C'est un document exceptionnel que nous diffusons ce vendredi matin: Ioulia Paievska, médecin ukrainienne de Marioupol, a filmé ses interventions auprès des blessés du premier jour de la guerre à la veille de son arrestation, le 10 mars. Auparavant, elle a pu transmettre la carte mémoire de sa GoPro à une équipe de journalistes.

C'est un corps allongé sur une civière et qu'on recoud dans l'urgence, ce sont deux jeunes gens qu'on tente de sauver, ce sont aussi des larmes. C'est avant tout un document exceptionnel sur les horreurs de la guerre en Ukraine: caméra GoPro fixée au front, la médecin Ioulia Paievska a filmé au plus près les horreurs de la guerre à Marioupol, depuis le premier jour de l'invasion russe jusqu'à la veille de sa capture par les troupes russes, deux semaines plus tard.

Auparavant, la praticienne a pu transmettre sa carte mémoire à une équipe de journalistes qui l'a sortie de la ville assiégée afin d'en faire connaître le contenu dans le monde entier. Tandis que Marioupol tombe actuellement sous le complet contrôle du Kremlin à mesure que les derniers défenseurs du site d'Azovstal se rendent, ces images témoignent aussi de l'héroïsme de la ville-martyre du sud-est ukrainien.

Un frère et une soeur

Ioulia Paievska commence à filmer son travail à l'hôpital dès le 24 février. Alors que les Russes viennent à peine d'entrer en Ukraine, leurs victimes affluent déjà sur les brancards. Deux jours plus tard, sa caméra enregistre un effroyable drame familial. Un frère et une soeur sont confiés à son équipe après avoir été pris au milieu d'une fusillade à hauteur d'un check-point. Leurs parents ont été tués.

Ioulia Paievska parle avec la jeune fille: "Tu as mal où ma chérie? Aux jambes, aux bras ?" "Tu es belle, intelligente... Calme-toi", tente-t-elle encore. Son équipe ne pourra rien, en revanche, pour ranimer son frère. Des tragédies du quotidien qui ne laissent pas la médecin indemne: on peut d'ailleurs l'entendre fondre en larmes.

Une expérience qui vient de loin

L'expérience de Ioulia Paievska en matière de médecine de guerre vient de loin. Elle est ainsi connue depuis plusieurs années en Ukraine pour avoir mis sur pied une unité d'évacuation des blessés, "Les Anges de Tera" d'après son propre surnom.

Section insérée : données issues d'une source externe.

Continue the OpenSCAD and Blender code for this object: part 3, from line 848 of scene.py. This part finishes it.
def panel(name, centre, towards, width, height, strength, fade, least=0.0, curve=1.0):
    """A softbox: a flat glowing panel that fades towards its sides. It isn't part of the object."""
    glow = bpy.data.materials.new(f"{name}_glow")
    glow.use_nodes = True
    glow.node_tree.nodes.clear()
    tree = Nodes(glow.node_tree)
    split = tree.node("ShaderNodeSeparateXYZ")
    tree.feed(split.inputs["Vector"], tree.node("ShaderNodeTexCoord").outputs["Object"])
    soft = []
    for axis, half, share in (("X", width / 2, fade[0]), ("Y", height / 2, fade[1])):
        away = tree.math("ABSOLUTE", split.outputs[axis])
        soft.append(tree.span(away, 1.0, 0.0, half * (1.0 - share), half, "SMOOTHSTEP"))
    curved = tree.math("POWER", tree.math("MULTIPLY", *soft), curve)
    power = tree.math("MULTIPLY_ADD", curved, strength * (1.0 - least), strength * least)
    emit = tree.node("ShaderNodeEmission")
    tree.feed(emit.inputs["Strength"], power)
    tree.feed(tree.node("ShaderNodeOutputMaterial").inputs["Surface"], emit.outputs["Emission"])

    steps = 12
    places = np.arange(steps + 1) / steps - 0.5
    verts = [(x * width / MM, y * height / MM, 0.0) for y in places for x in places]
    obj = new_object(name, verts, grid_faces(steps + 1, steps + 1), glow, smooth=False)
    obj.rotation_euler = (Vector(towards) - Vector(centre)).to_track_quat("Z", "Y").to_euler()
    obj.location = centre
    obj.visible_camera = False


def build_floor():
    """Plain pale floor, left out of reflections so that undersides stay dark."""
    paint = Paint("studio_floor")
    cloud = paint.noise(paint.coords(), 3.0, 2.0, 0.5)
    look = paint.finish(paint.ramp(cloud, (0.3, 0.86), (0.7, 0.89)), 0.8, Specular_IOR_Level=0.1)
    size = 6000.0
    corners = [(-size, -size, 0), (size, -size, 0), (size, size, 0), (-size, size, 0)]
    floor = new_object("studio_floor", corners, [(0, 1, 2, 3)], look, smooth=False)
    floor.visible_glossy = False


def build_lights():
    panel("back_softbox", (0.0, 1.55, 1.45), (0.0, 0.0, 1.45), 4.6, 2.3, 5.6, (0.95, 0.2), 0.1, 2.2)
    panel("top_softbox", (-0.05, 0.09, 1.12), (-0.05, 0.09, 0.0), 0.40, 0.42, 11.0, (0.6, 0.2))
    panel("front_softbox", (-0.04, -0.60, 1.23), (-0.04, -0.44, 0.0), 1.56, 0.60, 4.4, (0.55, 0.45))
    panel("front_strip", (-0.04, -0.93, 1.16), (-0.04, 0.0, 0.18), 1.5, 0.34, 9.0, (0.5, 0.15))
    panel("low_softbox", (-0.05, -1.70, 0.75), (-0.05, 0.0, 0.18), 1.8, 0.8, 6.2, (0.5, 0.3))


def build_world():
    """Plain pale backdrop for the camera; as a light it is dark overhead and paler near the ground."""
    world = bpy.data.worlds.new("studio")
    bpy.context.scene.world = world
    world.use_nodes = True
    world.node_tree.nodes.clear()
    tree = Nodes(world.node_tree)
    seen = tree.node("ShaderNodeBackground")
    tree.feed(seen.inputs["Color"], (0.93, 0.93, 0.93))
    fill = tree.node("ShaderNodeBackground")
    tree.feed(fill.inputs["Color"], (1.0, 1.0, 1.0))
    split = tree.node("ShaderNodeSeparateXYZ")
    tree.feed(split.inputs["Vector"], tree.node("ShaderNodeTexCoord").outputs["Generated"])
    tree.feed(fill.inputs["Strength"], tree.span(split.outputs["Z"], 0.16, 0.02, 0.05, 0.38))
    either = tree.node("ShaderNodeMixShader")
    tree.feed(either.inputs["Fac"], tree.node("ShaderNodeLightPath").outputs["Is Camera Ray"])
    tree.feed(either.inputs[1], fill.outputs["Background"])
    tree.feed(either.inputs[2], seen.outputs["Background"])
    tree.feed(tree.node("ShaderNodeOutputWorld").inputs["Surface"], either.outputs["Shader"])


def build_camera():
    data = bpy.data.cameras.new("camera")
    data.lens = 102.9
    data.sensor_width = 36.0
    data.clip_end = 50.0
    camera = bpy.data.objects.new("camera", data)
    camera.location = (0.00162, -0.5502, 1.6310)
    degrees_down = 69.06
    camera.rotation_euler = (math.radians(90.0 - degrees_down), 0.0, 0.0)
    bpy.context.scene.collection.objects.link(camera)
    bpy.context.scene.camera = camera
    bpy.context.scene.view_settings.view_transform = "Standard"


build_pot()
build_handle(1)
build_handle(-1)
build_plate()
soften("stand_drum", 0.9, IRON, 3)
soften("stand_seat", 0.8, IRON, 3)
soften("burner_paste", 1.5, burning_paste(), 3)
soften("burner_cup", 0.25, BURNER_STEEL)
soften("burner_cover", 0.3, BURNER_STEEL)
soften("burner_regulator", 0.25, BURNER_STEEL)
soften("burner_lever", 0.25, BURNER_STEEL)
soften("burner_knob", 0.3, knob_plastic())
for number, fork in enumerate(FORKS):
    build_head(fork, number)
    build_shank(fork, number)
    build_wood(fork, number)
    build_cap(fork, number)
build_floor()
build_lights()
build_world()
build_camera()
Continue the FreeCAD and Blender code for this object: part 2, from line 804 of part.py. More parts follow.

Son amie Olena Monova a décrit son sacerdoce devant les caméras: "Son équipe a sauvé nos blessés sur nos champs de bataille". "En passant, elle a aussi sauvé les soldats russes comme le prescrivent toutes les conventions", ajoute-t-elle.

Sa GoPro en livre la preuve. On voit ainsi Ioulia Paievska accueillir un soldat russe et donner cette consigne à ses collègues: "Couvrez-le, il tremble!" Tandis que le militaire ukrainien qui accompagne le prisonnier l'accable de questions et de commentaires, elle intervient:

"Ça suffit, officier!"

Arrêtée et transférée en Russie

Mais la médecin sait bien que ses bons offices ne la protègeront pas éternellement. Sentant que le siège de Marioupol et donc sa tâche touchent à leur fin, elle remet la carte mémoire de son appareil à des reporters le 9 mars. À charge pour eux de porter le fichier hors les murs. Une odyssée qui ne sera pas une mince affaire. Pour sortir le document numérique de la ville désormais investie de tous côtés par l'envahisseur, les journalistes ont dû le dissimuler dans un tampon hygiénique. Il fallait au moins ça pour passer les quinze points de contrôle russes et diffuser le regard de Ioulia Paievska dans le monde entier.

Interpellée dès le lendemain, le 10 mars, cette dernière est envoyée en Russie, où la justice l'accuse d'avoir collaboré avec le bataillon d'Azov.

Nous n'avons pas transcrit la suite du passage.